What you are asked to do »
Restate the entries below word for word, omitting nothing.

-------- Provided data

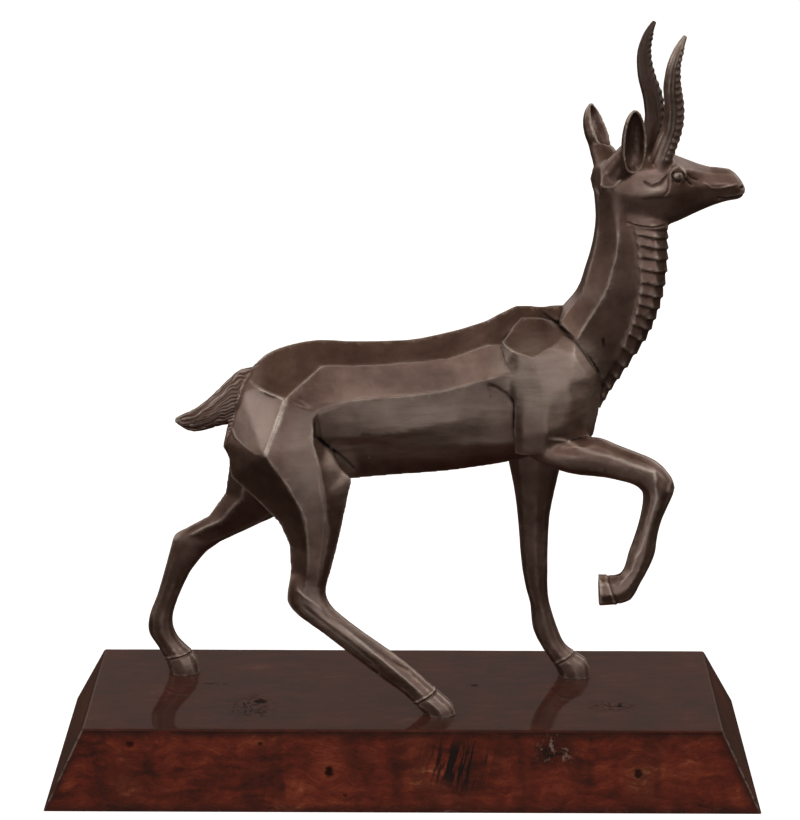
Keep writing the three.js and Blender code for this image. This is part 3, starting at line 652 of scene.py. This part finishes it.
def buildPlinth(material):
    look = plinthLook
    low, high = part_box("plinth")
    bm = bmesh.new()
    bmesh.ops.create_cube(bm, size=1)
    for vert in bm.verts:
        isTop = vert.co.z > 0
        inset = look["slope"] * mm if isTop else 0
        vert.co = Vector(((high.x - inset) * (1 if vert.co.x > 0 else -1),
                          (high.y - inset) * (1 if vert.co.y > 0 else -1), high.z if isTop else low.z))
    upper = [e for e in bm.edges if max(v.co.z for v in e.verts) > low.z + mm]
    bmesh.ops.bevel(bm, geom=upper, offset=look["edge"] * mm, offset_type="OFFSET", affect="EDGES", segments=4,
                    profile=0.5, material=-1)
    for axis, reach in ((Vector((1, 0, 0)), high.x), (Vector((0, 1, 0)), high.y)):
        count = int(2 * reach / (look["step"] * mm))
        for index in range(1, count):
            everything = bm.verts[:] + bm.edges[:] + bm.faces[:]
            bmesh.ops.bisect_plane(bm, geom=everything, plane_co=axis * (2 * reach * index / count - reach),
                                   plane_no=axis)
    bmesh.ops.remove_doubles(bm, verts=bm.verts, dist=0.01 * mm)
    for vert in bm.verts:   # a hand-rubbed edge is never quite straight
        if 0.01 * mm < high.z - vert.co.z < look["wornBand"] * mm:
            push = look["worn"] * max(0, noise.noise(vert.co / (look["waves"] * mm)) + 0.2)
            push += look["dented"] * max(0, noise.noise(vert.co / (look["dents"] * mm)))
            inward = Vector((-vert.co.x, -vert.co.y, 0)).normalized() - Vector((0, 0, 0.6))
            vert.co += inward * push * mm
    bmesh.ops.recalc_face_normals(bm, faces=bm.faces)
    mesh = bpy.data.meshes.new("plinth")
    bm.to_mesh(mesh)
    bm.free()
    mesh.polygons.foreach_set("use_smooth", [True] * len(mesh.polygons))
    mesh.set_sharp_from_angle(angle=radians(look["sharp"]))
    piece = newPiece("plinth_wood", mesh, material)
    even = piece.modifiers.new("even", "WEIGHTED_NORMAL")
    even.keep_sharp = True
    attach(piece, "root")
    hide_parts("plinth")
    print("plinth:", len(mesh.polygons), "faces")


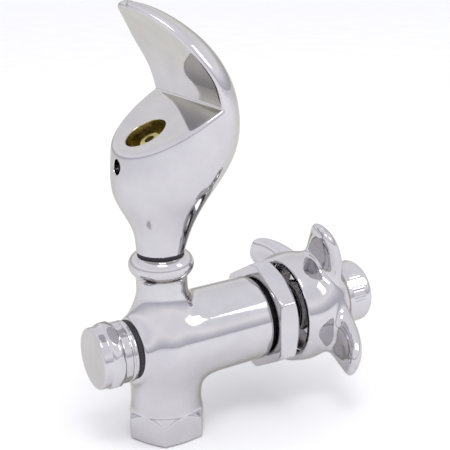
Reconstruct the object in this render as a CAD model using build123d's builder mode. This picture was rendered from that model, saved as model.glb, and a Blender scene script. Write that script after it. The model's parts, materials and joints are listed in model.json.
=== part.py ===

----------------

Solution to this exercise »
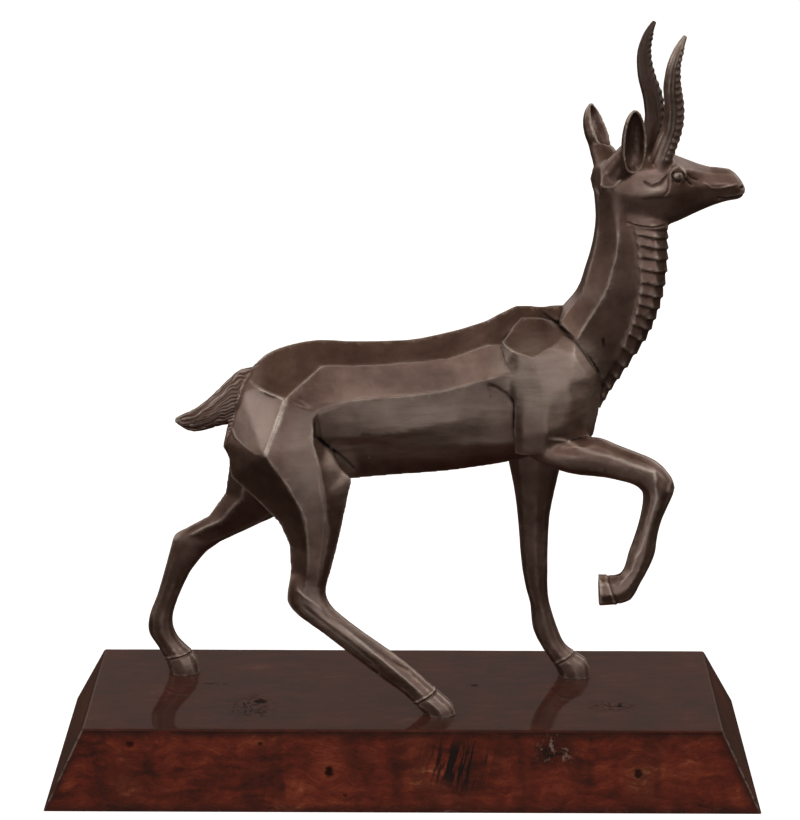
Keep writing the three.js and Blender code for this image. This is part 3, starting at line 652 of scene.py. This part finishes it.
def buildPlinth(material):
    look = plinthLook
    low, high = part_box("plinth")
    bm = bmesh.new()
    bmesh.ops.create_cube(bm, size=1)
    for vert in bm.verts:
        isTop = vert.co.z > 0
        inset = look["slope"] * mm if isTop else 0
        vert.co = Vector(((high.x - inset) * (1 if vert.co.x > 0 else -1),
                          (high.y - inset) * (1 if vert.co.y > 0 else -1), high.z if isTop else low.z))
    upper = [e for e in bm.edges if max(v.co.z for v in e.verts) > low.z + mm]
    bmesh.ops.bevel(bm, geom=upper, offset=look["edge"] * mm, offset_type="OFFSET", affect="EDGES", segments=4,
                    profile=0.5, material=-1)
    for axis, reach in ((Vector((1, 0, 0)), high.x), (Vector((0, 1, 0)), high.y)):
        count = int(2 * reach / (look["step"] * mm))
        for index in range(1, count):
            everything = bm.verts[:] + bm.edges[:] + bm.faces[:]
            bmesh.ops.bisect_plane(bm, geom=everything, plane_co=axis * (2 * reach * index / count - reach),
                                   plane_no=axis)
    bmesh.ops.remove_doubles(bm, verts=bm.verts, dist=0.01 * mm)
    for vert in bm.verts:   # a hand-rubbed edge is never quite straight
        if 0.01 * mm < high.z - vert.co.z < look["wornBand"] * mm:
            push = look["worn"] * max(0, noise.noise(vert.co / (look["waves"] * mm)) + 0.2)
            push += look["dented"] * max(0, noise.noise(vert.co / (look["dents"] * mm)))
            inward = Vector((-vert.co.x, -vert.co.y, 0)).normalized() - Vector((0, 0, 0.6))
            vert.co += inward * push * mm
    bmesh.ops.recalc_face_normals(bm, faces=bm.faces)
    mesh = bpy.data.meshes.new("plinth")
    bm.to_mesh(mesh)
    bm.free()
    mesh.polygons.foreach_set("use_smooth", [True] * len(mesh.polygons))
    mesh.set_sharp_from_angle(angle=radians(look["sharp"]))
    piece = newPiece("plinth_wood", mesh, material)
    even = piece.modifiers.new("even", "WEIGHTED_NORMAL")
    even.keep_sharp = True
    attach(piece, "root")
    hide_parts("plinth")
    print("plinth:", len(mesh.polygons), "faces")


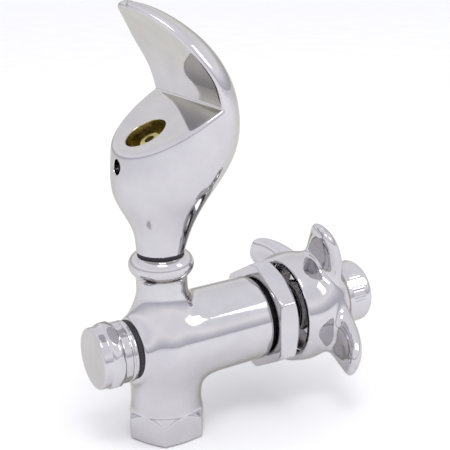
Reconstruct the object in this render as a CAD model using build123d's builder mode. This picture was rendered from that model, saved as model.glb, and a Blender scene script. Write that script after it. The model's parts, materials and joints are listed in model.json.
=== part.py ===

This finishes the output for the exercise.